*WHAT NEEDS TO BE DONE*
Write out exactly the lines from the line with "obj.parent = None" through the line with "self.socket = socket", including both, and nothing more.

+ + + + + + +

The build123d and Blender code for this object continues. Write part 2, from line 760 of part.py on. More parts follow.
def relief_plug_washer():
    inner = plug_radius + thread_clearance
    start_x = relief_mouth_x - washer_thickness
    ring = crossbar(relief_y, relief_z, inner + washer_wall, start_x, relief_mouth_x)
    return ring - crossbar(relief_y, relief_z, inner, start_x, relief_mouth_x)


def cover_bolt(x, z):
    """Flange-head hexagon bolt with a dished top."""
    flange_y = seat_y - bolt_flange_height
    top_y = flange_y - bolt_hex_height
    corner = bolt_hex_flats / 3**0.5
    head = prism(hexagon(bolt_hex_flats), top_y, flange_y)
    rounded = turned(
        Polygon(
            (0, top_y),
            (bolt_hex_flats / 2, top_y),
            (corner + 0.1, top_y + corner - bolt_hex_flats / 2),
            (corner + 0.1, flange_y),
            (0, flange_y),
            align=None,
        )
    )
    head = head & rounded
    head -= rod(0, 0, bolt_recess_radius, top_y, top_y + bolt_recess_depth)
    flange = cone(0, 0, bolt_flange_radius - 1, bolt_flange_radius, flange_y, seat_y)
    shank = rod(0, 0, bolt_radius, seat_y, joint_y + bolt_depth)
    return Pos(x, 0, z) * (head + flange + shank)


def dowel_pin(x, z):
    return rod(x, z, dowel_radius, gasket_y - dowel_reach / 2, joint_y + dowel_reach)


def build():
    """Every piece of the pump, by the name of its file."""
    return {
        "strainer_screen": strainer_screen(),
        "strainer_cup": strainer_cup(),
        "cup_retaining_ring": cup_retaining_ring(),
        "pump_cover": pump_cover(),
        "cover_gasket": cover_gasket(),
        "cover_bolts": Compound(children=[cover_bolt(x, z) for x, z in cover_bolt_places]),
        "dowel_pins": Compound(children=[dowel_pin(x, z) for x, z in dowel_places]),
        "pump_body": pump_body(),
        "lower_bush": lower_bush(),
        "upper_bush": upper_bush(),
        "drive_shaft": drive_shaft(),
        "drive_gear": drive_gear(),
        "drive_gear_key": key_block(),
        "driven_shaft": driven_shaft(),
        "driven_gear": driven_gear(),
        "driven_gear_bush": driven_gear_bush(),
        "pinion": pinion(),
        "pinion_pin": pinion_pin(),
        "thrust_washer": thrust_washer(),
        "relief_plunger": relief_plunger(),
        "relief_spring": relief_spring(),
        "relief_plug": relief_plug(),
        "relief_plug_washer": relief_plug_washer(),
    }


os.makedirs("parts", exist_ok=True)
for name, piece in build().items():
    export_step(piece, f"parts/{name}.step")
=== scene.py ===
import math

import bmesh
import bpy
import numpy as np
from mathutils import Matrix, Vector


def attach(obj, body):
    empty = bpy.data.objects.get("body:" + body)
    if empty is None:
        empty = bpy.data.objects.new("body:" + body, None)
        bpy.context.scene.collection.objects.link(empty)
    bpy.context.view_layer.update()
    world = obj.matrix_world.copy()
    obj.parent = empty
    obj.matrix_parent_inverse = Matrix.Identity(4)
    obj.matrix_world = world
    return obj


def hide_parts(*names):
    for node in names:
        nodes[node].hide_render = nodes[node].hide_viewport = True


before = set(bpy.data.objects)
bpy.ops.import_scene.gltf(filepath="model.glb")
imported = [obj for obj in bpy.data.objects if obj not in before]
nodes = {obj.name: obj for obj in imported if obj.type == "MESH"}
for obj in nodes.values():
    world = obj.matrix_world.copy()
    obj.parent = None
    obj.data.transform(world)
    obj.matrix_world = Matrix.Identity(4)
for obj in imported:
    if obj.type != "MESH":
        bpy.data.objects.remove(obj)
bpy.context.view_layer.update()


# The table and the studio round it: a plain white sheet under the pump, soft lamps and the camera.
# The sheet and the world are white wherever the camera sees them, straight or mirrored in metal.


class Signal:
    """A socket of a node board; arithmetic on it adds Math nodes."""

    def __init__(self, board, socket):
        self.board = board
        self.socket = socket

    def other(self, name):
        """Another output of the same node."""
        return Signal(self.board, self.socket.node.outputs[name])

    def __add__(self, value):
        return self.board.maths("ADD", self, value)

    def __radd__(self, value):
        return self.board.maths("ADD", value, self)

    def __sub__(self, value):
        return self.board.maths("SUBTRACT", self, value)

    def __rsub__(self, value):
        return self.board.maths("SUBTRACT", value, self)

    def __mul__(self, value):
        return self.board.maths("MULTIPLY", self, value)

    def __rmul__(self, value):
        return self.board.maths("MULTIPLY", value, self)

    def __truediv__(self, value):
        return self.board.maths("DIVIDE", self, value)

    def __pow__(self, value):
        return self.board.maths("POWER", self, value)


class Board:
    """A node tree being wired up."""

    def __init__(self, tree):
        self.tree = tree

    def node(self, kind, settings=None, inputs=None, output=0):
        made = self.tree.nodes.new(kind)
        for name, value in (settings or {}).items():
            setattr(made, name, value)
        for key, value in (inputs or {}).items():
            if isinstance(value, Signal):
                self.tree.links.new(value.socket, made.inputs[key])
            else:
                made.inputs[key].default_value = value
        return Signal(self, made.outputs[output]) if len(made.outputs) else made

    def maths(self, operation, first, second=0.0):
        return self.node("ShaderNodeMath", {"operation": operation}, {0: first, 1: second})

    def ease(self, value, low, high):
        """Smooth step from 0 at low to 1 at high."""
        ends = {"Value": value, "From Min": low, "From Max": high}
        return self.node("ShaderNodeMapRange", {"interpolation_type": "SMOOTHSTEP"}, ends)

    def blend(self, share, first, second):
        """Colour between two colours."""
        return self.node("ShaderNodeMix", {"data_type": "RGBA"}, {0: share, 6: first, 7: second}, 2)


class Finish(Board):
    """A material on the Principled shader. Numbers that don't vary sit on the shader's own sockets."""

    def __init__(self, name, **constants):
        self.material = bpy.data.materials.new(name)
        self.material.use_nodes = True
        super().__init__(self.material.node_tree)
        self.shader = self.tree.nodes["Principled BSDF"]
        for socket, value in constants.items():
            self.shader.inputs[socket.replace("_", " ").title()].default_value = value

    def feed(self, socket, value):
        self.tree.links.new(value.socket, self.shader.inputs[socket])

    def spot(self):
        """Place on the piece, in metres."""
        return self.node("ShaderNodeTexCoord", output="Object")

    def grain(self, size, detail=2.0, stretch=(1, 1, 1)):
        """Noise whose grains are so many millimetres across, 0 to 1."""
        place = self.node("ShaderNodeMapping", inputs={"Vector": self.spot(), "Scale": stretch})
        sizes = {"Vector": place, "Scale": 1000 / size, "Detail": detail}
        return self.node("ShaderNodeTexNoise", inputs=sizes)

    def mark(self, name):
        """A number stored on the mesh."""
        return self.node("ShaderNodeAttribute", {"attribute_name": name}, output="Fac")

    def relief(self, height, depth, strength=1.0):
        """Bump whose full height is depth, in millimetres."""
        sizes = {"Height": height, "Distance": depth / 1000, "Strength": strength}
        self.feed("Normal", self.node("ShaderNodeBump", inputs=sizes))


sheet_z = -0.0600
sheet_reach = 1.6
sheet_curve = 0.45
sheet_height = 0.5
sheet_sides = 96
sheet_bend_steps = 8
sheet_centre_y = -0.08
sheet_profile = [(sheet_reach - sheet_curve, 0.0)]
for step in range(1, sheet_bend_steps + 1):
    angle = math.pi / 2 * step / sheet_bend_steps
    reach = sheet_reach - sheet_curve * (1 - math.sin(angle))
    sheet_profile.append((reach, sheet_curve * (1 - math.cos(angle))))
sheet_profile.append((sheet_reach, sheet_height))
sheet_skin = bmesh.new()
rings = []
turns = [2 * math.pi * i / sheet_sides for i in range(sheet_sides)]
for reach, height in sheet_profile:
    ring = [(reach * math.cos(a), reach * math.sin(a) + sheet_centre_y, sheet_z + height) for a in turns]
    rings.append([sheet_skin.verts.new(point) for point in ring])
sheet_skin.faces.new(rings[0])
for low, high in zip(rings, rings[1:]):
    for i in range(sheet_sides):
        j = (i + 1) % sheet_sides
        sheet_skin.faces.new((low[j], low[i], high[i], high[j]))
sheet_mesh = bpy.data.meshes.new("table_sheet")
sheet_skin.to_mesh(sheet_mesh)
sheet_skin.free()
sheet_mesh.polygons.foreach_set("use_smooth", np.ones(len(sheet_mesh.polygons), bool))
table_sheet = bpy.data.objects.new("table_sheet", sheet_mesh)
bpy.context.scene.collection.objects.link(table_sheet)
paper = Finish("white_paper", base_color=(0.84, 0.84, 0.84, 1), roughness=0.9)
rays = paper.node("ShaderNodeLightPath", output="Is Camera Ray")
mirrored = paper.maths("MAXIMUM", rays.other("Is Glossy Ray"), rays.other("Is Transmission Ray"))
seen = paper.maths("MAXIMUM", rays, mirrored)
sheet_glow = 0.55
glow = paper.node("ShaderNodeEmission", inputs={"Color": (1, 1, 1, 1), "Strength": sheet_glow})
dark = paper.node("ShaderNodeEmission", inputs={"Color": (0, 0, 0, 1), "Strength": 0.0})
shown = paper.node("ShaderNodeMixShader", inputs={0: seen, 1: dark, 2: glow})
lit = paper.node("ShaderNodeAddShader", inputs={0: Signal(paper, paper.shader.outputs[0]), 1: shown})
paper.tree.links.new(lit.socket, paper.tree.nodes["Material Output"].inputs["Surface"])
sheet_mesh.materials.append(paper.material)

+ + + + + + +

*EXPECTED OUTPUT*
    obj.parent = None
    obj.data.transform(world)
    obj.matrix_world = Matrix.Identity(4)
for obj in imported:
    if obj.type != "MESH":
        bpy.data.objects.remove(obj)
bpy.context.view_layer.update()


# The table and the studio round it: a plain white sheet under the pump, soft lamps and the camera.
# The sheet and the world are white wherever the camera sees them, straight or mirrored in metal.


class Signal:
    """A socket of a node board; arithmetic on it adds Math nodes."""

    def __init__(self, board, socket):
        self.board = board
        self.socket = socket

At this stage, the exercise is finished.